At the time, Stevenson said he wasn’t aware of the significance of the clock’s history, but once he found out, he called it one of the biggest, most magnificent pieces of Phoenix still in existence.

Several groups and individuals came together to help move and restore the clock. First, it needed repair to get it working again. Library staff asked if anyone at the museum knew who could help.

Stevenson contacted Victor Kienas, who specializes in watch and clock repair, whom he knows through his hobby of collecting watches.

ReStore Grand Forks helped move the clock from the library to the museum. At that point, they were unsure where to put it, but ultimately decided on what used to be a coat closet facing the front entrance of the museum. This required renovating to make it an alcove and reinforcing the walls.

Contractor Jacob Franklin was doing renovations at Stevenson’s home and offered to do the work.

“He was working on my bathroom and I mentioned this and took him up to the museum and he said ‘I’ll volunteer my time and do this for you,’” Stevenson said.

It came down to the wire for renovations and tuning the clock, with everything completed within one hour of the unveiling, he said. While the clock came to them in working order, Kienas offered to do maintenance before the unveiling.
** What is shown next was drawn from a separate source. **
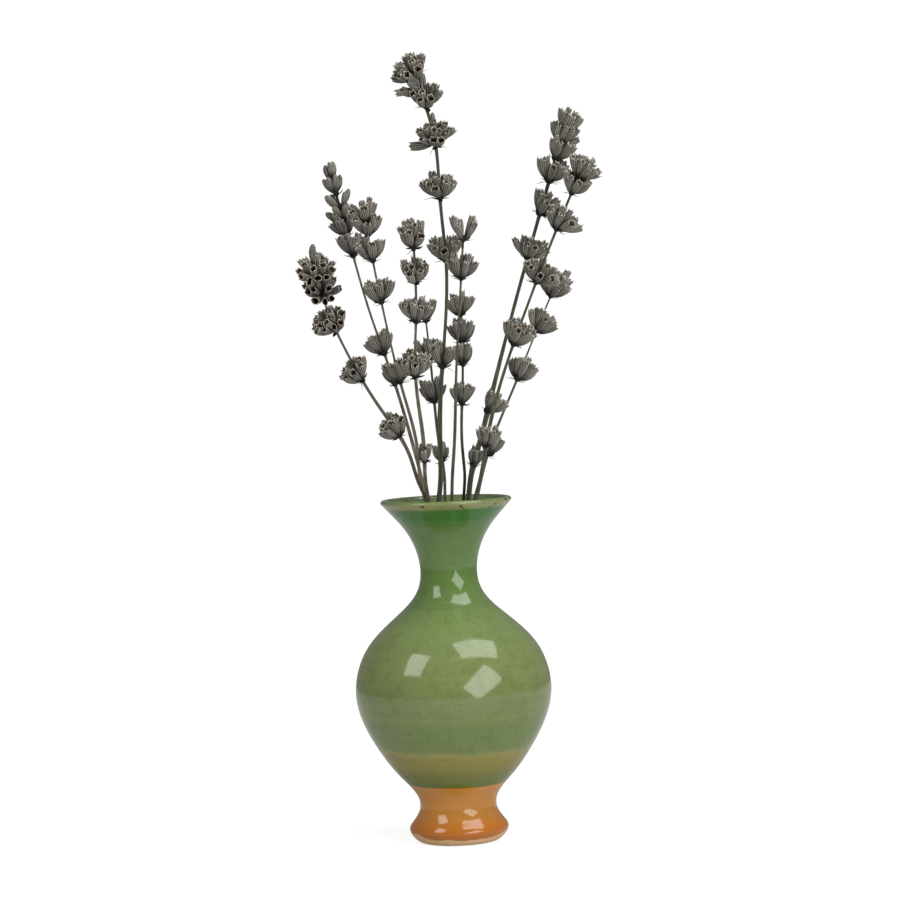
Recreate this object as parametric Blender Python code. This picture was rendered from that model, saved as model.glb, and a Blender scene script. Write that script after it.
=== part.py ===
"""Ceramic bud vase holding eleven dried lavender sprigs.

Units: metres in Blender, millimetres in the constants below.  +Z is up, and the
origin is the middle of the vase's flat unglazed base.  +X is to the right and +Y
is away from the front.

The vase is one thrown and fired piece.  Each sprig is a square stem with whorls of
flower cups threaded on it, and it can be drawn out of the vase along the straight
lower part of its stem.
"""
import math

import bmesh
import bpy
import numpy as np
from mathutils import Matrix, Vector

MM = 0.001

# ---------------------------------------------------------------- vase, mm
VASE_HEIGHT = 99.7      # top of the lip
LIP_Z = 98.7
LIP_RADIUS = 19.0
NECK_RADIUS = 8.2       # narrowest place, outside
NECK_Z = 78.5
BELLY_RADIUS = 28.4     # widest place
BELLY_Z = 43.0
WAIST_RADIUS = 11.2     # above the foot
WAIST_Z = 9.8
FOOT_RADIUS = 14.4      # rolled foot
FOOT_Z = 3.9
BASE_RADIUS = 12.2      # flat disc that stands on the table

WALL_BELLY = 2.6
WALL_NECK = 2.1
WALL_LIP = 1.7
FLOOR_Z = 8.0           # inside bottom
BOWL_Z = 15.0           # the inside rounds into its floor below this

VASE_SEGMENTS = 44

# the turned outline between those sizes: height and outside radius
OUTLINE = [
    (1.2, 13.2),
    (FOOT_Z, FOOT_RADIUS),
    (6.4, 12.9),
    (WAIST_Z, WAIST_RADIUS),
    (13.6, 11.9),
    (19.5, 16.8),
    (27.0, 22.3),
    (35.0, 26.5),
    (BELLY_Z, BELLY_RADIUS),
    (51.0, 27.3),
    (58.5, 23.3),
    (64.5, 17.2),
    (70.5, 10.9),
    (NECK_Z, NECK_RADIUS),
    (85.5, 9.5),
    (91.5, 12.7),
    (96.5, 17.0),
    (LIP_Z, LIP_RADIUS),
]

# ---------------------------------------------------------------- sprigs, mm
NECK_LEVEL = 79.0       # height at which "neck" below is given
MOUTH_LEVEL = 99.5      # height at which "mouth" below is given
STRAIGHT_TO = 103.5     # the stem is straight from its end to this height
FIT_GAP = 0.4           # between a stem and the hole through a whorl
WALL_GAP = 0.6          # between a stem's end and the inside of the vase
LIFT = 0.092            # metres that a sprig travels to come out of the vase

# Each sprig:
#   stem    how thick the square stem looks: 1.19 of its side
#   neck    x, y of its middle line in the neck, mouth: the same at the mouth
#   route   height, x, y that the middle line passes above the mouth
#   tip     height of the middle, radius and height of the cluster at its end
#   whorls  height up the vase, radius and height of each cluster, from the top down
SPRIGS = [
    # far left, bows outward
    {"stem": 1.2, "green": False, "neck": (3.5, -1.2), "mouth": (-5.3, -6.1),
     "route": [(113.5, -10, -9.5), (127.5, -18, -13), (141.5, -25.5, -16.5), (155, -31, -20.5), (169, -34.5, -24)],
     "tip": (167.2, 5.5, 12.9), "whorls": [(152.5, 5.3, 6.5), (138, 5.1, 6.5), (121, 4.2, 5.5)]},
    # left, ends in closed buds
    {"stem": 1.2, "green": False, "neck": (-4.1, 2.3), "mouth": (-6.2, 4.7),
     "route": [(113.5, -8.5, 6.5), (133.5, -13.5, 8), (153, -19.5, 9.5), (173, -24.5, 10.5), (192.5, -29, 11)],
     "tip": (190.5, 3.5, 11), "whorls": [(174, 4.9, 6), (145, 4.8, 6), (134.5, 2.5, 3)]},
    # left
    {"stem": 1.1, "green": False, "neck": (-0.6, -1.1), "mouth": (-5.7, -1.7),
     "route": [(113.5, -7.5, -2), (131, -11, -2.5), (148, -14.5, -3.5), (165.5, -17.5, -4), (182.5, -20, -4.5)],
     "tip": (181.7, 4.8, 8.4), "whorls": [(172, 4.8, 6), (160, 4.9, 6), (136.5, 4.4, 5.5)]},
    # left of the middle, towards the front
    {"stem": 1.3, "green": False, "neck": (-2.4, -1.7), "mouth": (-4.9, -8.4),
     "route": [(113.5, -5.5, -12.5), (134, -7, -18.5), (154.5, -6, -24.5), (175, -6, -30)],
     "tip": (175, 4, 7), "whorls": [(165, 4.6, 6), (154, 4.9, 6), (138.5, 4.8, 6), (113, 3, 4)]},
    # behind the middle
    {"stem": 1, "green": True, "neck": (-1, -4), "mouth": (-0.2, 2.2),
     "route": [(113.5, -1, 7), (134.5, -2.5, 14), (155.5, -4, 20.5)],
     "tip": (154, 4, 6), "whorls": [(142, 4.6, 6), (130, 4.4, 5.5), (112, 3, 4)]},
    # tallest, nearly upright
    {"stem": 1.7, "green": True, "neck": (-4.65, 0.2), "mouth": (-1.9, 1),
     "route": [(113.5, -1, 1.5), (131.5, 0, 1), (149.5, 2, -0.5), (167.5, 3, -2.5), (186, 2, -5.5), (204, 1, -10), (222, -4.5, -14.5)],
     "tip": (219.5, 4.9, 15), "whorls": [(204.5, 5.1, 6.5), (189.5, 5.1, 6.5), (172, 5.5, 7), (140.5, 4.4, 5.5)]},
    # middle front
    {"stem": 1.1, "green": True, "neck": (0.6, -4.9), "mouth": (1.8, -5.8),
     "route": [(113.5, 3, -6.5), (135, 4.5, -8.5), (157, 6.5, -12), (178.5, 8.5, -16)],
     "tip": (175.5, 3.6, 8), "whorls": [(165.5, 4.4, 5.5)]},
    # middle, behind 7
    {"stem": 1, "green": True, "neck": (3.2, 3.8), "mouth": (5.3, 4.3),
     "route": [(113.5, 5.5, 5), (135, 6.5, 7.5), (156, 6.5, 12)],
     "tip": (155.5, 4.2, 6.5), "whorls": [(147.5, 4.6, 6), (140.5, 3.8, 5), (129, 4, 5)]},
    # tall, right
    {"stem": 1.8, "green": True, "neck": (3.8, 1.5), "mouth": (6.7, 1.7),
     "route": [(113.5, 10, 2), (132, 15.5, 1.5), (150.5, 21, 1), (169.5, 27, 0), (188, 33, -1.5), (206.5, 39, -3.5)],
     "tip": (203.7, 4.6, 13.4), "whorls": [(193, 5.1, 6.5), (184, 5.5, 7), (171.5, 5.5, 7), (126.5, 3.8, 5), (110.5, 2.7, 3.5)]},
    # right, in front of 9
    {"stem": 1.3, "green": True, "neck": (2, -3.3), "mouth": (8.5, -6.1),
     "route": [(113.5, 12, -8), (133.5, 17.5, -10.5), (154, 25.5, -13.5), (174, 34, -16.5), (194.5, 43.5, -20)],
     "tip": (191.5, 4.6, 10.5), "whorls": [(178.5, 5.3, 6.5), (164, 5.5, 7), (146.5, 5.1, 6.5), (117, 4, 5)]},
    # right, towards the back
    {"stem": 0.9, "green": True, "neck": (3.9, -3.1), "mouth": (9.3, 2.2),
     "route": [(113.5, 13.5, 6), (131, 21.5, 11.5), (148.5, 29.5, 18), (166, 38, 24.5)],
     "tip": (161, 4.9, 8), "whorls": [(149.5, 5.1, 6.5), (135.5, 4.8, 6), (113.5, 3.4, 4.5)]},
]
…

However, once the clock was mounted, it began working as it should.

Now that it’s up, it’s not just a nice piece of history, it’s how much Grand Forks and the region has come to rely on the museum to preserve its history.

“It shows the community and the region trusts us with preserving its history,” he said. “All the people that came together to help us with getting this clock, repairing it and helping us put it in the museum lets us know they know we are doing great work here.”